The best attractions in Kyoto, Japan's historical capital, have all the traditional vibes you're looking for when traveling to Japan. Ancient temples, traditional Japanese food, Ryokans, and the famous Bamboo Forest are few of many gems to explore in the bustling city.
Guides to Kyoto can be a bit overwhelming with endless temples, shrines, and architecture. The city is also massive and very spread out so it's not like you can just walk from one to the other. You have to choose where you go wisely as time spent getting from one attraction to another is costly.
I didn't know where to begin when I googled Kyoto and all it has to offer, especially because I would only be there three days. After some serious research, hits, and misses, I narrowed down the must-sees of Kyoto. These attractions I have boiled down to three categories: temples, shrines, and unique highlights.
KINKAKU-JI TEMPLE (THE GOLDEN PAVILION)
An iconic Kyoto sight is this flawless temple. Intricately designed with gold-leaf embellishment, Kinkaku-ji gets packed with tourists from all over the world. Luckily there is a cut off looking point that allows for a clear view without any people.
Home to a variety of serene traditional zen gardens and twenty-two 'sub-temples', you can knock out quite a bit in one visit. The monastery turned temple is located in Kita-Ku, Kyoto on over 57 acres of land!
This sight for sore eyes is a bit far out of the way relative to other temples, but the colorful foliage and rainbow bridge combo make up for the loss in time. The Buddhist temple looks like something out of a movie set that houses the oldest building in Kyoto.
Fushimi Inari Shrine
The famously orange shrine dates back to the year 711. Located on the Inari mountain, the sea of orange goes on for miles as it winds up the mountain to several smaller shrines.

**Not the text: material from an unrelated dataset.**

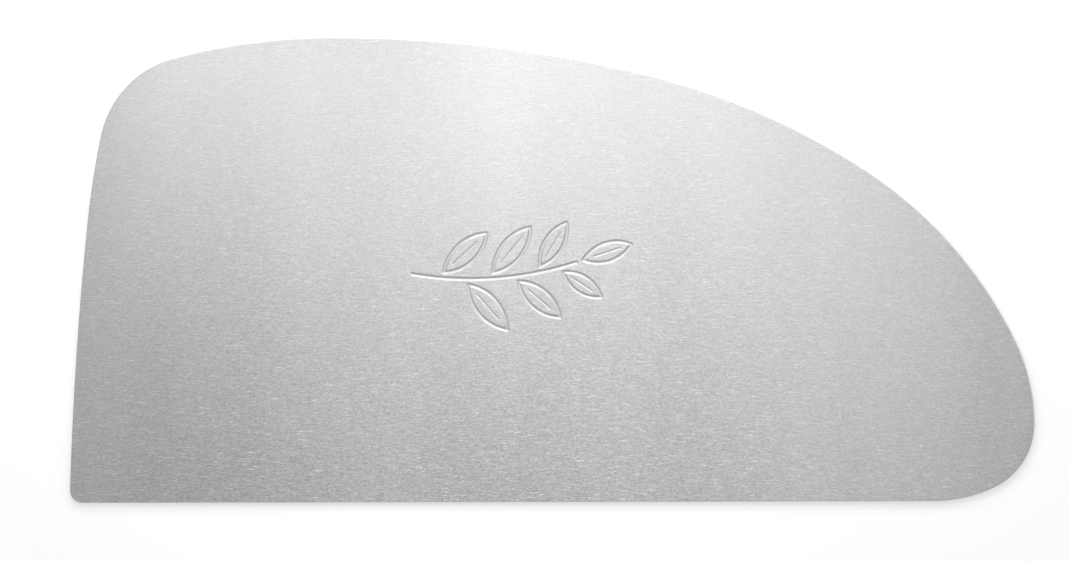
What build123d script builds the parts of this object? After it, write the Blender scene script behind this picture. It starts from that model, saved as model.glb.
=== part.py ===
"""Pottery rib: one flat blade of brushed stainless sheet, with a leaf sprig pressed into its face.

Millimetres. The rib lies on its back. X runs along the straight working edge, from the heel
to the nose, Y runs from that edge up to the crown, and Z runs up through the sheet.
The origin is under the middle of the blade, on the surface that it lies on.
"""
import os
from math import sqrt

from build123d import *

# The blade: overall sizes, 4 1/4 by 2 inches, and the gauge of the sheet
overall_length = 107.95
overall_width = 50.8
sheet_thickness = 0.5

# The blade's rim: the tight heel corner and the easing that takes the burr off
heel_radius = 1.4
edge_easing = 0.08
easing_limit_share = 0.4  # of the sheet's thickness, at most

# The blade's outline, as shares of its length and its width, from the heel corner.
# Two tangent arcs join each point to the next, and a split shares the bend out between them.
side_lean_degrees = 2.0
side_top_shares = (0.034, 0.791)
side_top_way_shares = (0.019, 0.185)
side_split_share = 0.75
crown_shares = (0.270, 1.0)
shoulder_split_share = 0.44
sweep_shares = (0.827, 0.708)
sweep_way_shares = (0.131, -0.179)
crown_split_share = 0.57
nose_shares = (1.0, 0.166)
sweep_split_share = 0.73
toe_shares = (0.896, 0.0)
nose_split_share = 0.57

# The pressed lines: the wide one of the stem and the leaf edges, and the fine one of the veins
line_width = 0.45
line_depth = 0.08
vein_width = 0.26
vein_depth = 0.045

# The sprig: the place of its middle on the blade, its stem, and its leaves
sprig_centre_shares = (0.473, 0.503)
stem_span = 18.4
stem_rise = 1.2
stem_sag = 1.1
leaf_length = 6.6
leaf_slimness_share = 0.36
leaf_gap = 0.85
leaf_spread_degrees = 47
vein_span_shares = (0.22, 0.76)
tip_leaf_share = 0.85
# Each side leaf: its place along the stem, its share of the full leaf length, and its side
leaf_shares = [
    (0.16, 0.97, 1),
    (0.31, 1.00, -1),
    (0.46, 0.98, 1),
    (0.61, 0.92, -1),
    (0.75, 0.85, 1),
    (0.88, 0.76, -1),
]


def outline_step(shares):
    """A step in the blade's plane, from its shares of the length and the width."""
    length_share, width_share = shares
    return Vector(length_share * overall_length, width_share * overall_width)


def outline_point(shares):
    """A place in the blade's plane, from its shares of the length and the width."""
    return outline_step(shares) - outline_step((1 / 2, 1 / 2))


def tangent_pair(start, start_way, end, end_way, split_share):
    """Two arcs that run on smoothly, from start along one way to end along the other."""
    chord = end - start
    lead = chord.dot(start_way * split_share + end_way * (1 - split_share))
    bend = 2 * split_share * (1 - split_share) * (1 - start_way.dot(end_way))
    reach = (sqrt(lead**2 + bend * chord.dot(chord)) - lead) / bend
    start_handle = start + start_way * (reach * split_share)
    end_handle = end - end_way * (reach * (1 - split_share))
    meeting = start_handle + (end_handle - start_handle) * split_share
    first = TangentArc(start, meeting, tangent=start_way)
    TangentArc(meeting, end, tangent=first % 1)


def blade_outline():
    """The closed outline: heel, leaning side, shoulder, crown, sweep, nose, toe, working edge."""
    side_top_way = outline_step(side_top_way_shares).normalized()
    sweep_way = outline_step(sweep_way_shares).normalized()
    stations = [
        (outline_point(side_top_shares), side_top_way, side_split_share),
        (outline_point(crown_shares), Vector(1, 0), shoulder_split_share),
        (outline_point(sweep_shares), sweep_way, crown_split_share),
        (outline_point(nose_shares), Vector(0, -1), sweep_split_share),
        (outline_point(toe_shares), Vector(-1, 0), nose_split_share),
    ]
    with BuildLine() as outline:
        heel = CenterArc(
            outline_point((0, 0)) + Vector(heel_radius, heel_radius),
            heel_radius,
            start_angle=180 - side_lean_degrees,
            arc_size=90 + side_lean_degrees,
        )
        place, way = heel @ 0, heel % 0 * -1
        for next_place, next_way, split_share in stations:
            tangent_pair(place, way, next_place, next_way, split_share)
            place, way = next_place, next_way
        Line(place, heel @ 1)
    return outline.wire()


def blade_blank():
    """The sheet cut to the outline, with its burr eased off all round, above and below."""
    blank = extrude(make_face(blade_outline()), amount=sheet_thickness)
    levels = blank.faces().sort_by(Axis.Z)
    easing = min(edge_easing, easing_limit_share * sheet_thickness)
    return fillet(levels[0].edges() + levels[-1].edges(), radius=easing)


def pressed_line(path, width, depth):
    """What a round-nosed punch takes out of the upper face along a path, with its round ends."""
    punch_radius = (width**2 / 4 + depth**2) / (2 * depth)
    track = Pos(0, 0, sheet_thickness - depth + punch_radius) * path
    section = Plane(origin=track @ 0, z_dir=track % 0) * Circle(punch_radius)
    return [
        sweep(section, path=track),
        Pos(track @ 0) * Sphere(punch_radius),
        Pos(track @ 1) * Sphere(punch_radius),
    ]


def leaf_lines(base, along, length):
    """An almond leaf: two bowed lines that meet at its base and its tip, with a vein between."""
    across = along.rotate(Axis.Z, 90)
    middle = base + along * (length / 2)
    tip = base + along * length
    bow = across * (leaf_slimness_share * length / 2)
    vein_start, vein_end = (base + along * (length * share) for share in vein_span_shares)
    return (
        pressed_line(ThreePointArc(base, middle + bow, tip), line_width, line_depth)
        + pressed_line(ThreePointArc(base, middle - bow, tip), line_width, line_depth)
        + pressed_line(Line(vein_start, vein_end), vein_width, vein_depth)
    )


def sprig_lines():
    """Every line of the sprig: its bowed stem, the leaves on both sides and the one at the tip."""
    tip_leaf_length = tip_leaf_share * leaf_length
    sprig_span = stem_span + leaf_gap + tip_leaf_length
    foot = outline_point(sprig_centre_shares) - Vector(sprig_span / 2, stem_rise / 2)
    head = foot + Vector(stem_span, stem_rise)
    stem = ThreePointArc(foot, (foot + head) / 2 - Vector(0, stem_sag), head)

    lines = pressed_line(stem, line_width, line_depth)
    for place_share, length_share, side in leaf_shares:
        along = (stem % place_share).rotate(Axis.Z, side * leaf_spread_degrees)
        base = stem @ place_share + along * leaf_gap
        lines += leaf_lines(base, along, length_share * leaf_length)
    onward = stem % 1
    return lines + leaf_lines(head + onward * leaf_gap, onward, tip_leaf_length)


def rib_blade():
    """The whole rib: the eased blank with the sprig pressed into its upper face."""
    return blade_blank() - sprig_lines()


os.makedirs("parts", exist_ok=True)
export_step(rib_blade(), "parts/rib_blade.step")
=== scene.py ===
"""The look of a pottery rib: brushed stainless sheet with a pressed leaf sprig, on white.

Places in the blade's plane are complex numbers, with X as the real part and Y as the other.
Sizes are in metres, most of them written as so many millimetres.
"""
import cmath
import math

import bpy
import numpy as np
from mathutils import Matrix, Vector, geometry


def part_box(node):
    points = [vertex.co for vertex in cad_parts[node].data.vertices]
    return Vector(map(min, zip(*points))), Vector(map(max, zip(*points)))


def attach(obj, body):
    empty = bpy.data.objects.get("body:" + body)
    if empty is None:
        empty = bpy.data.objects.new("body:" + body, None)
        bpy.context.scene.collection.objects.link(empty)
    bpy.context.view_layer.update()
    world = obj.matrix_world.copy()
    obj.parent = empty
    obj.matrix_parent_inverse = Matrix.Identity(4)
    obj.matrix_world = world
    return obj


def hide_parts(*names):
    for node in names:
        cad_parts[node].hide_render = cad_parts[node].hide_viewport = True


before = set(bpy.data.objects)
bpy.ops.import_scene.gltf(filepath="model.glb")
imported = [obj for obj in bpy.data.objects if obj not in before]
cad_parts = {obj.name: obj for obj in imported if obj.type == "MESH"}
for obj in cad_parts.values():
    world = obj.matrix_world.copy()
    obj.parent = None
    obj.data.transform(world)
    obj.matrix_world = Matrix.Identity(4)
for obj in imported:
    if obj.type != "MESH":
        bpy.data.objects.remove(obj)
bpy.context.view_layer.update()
blade_low, blade_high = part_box("rib_blade")

MM = 0.001

# The blade, from the frame, and its rim
overall_length, overall_width = (blade_high - blade_low).xy
heel_radius = 1.4 * MM
edge_easing = 0.08 * MM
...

This bright Shinto Shrine is in the Gion District of Kyoto. It is located near charming streets and fun shops to walk through. Definitely a must!
The UNESCO site is a bit less touristy than the other Shinto shrines and is located in the Shimogamo District. It has an extensive sake collection in painted barrels that make for a great photo.
Arashiyama (Bamboo Forest)
You may recognize pictures of the ever popular bamboo forest. It is a bit far out of the way from Kyoto's city center and actually quite smaller than you'd think.
The natural sight, in spite of this, is still incredible. As with all the other attractions, go early in the morning to avoid tourists, this natural wonder gets Packed with a capital P.
I think this stream-side stroll is heavily underrated. The peaceful walk is quiet with traditional homes and architecture lining the way. Cherry blossoms sprout from the trees in the midst of bright green foliage. This was a breath of fresh air from all the other hectic touristy spots.
A famous street packed with traditional geisha fan vendors and mochi on a stick. This historic, cobble stone road winds up a massive hill. The vendors close around 6pm which truthfully is the best time to go if you want to escape the herds of people. The street will be empty and the best view is at sunset.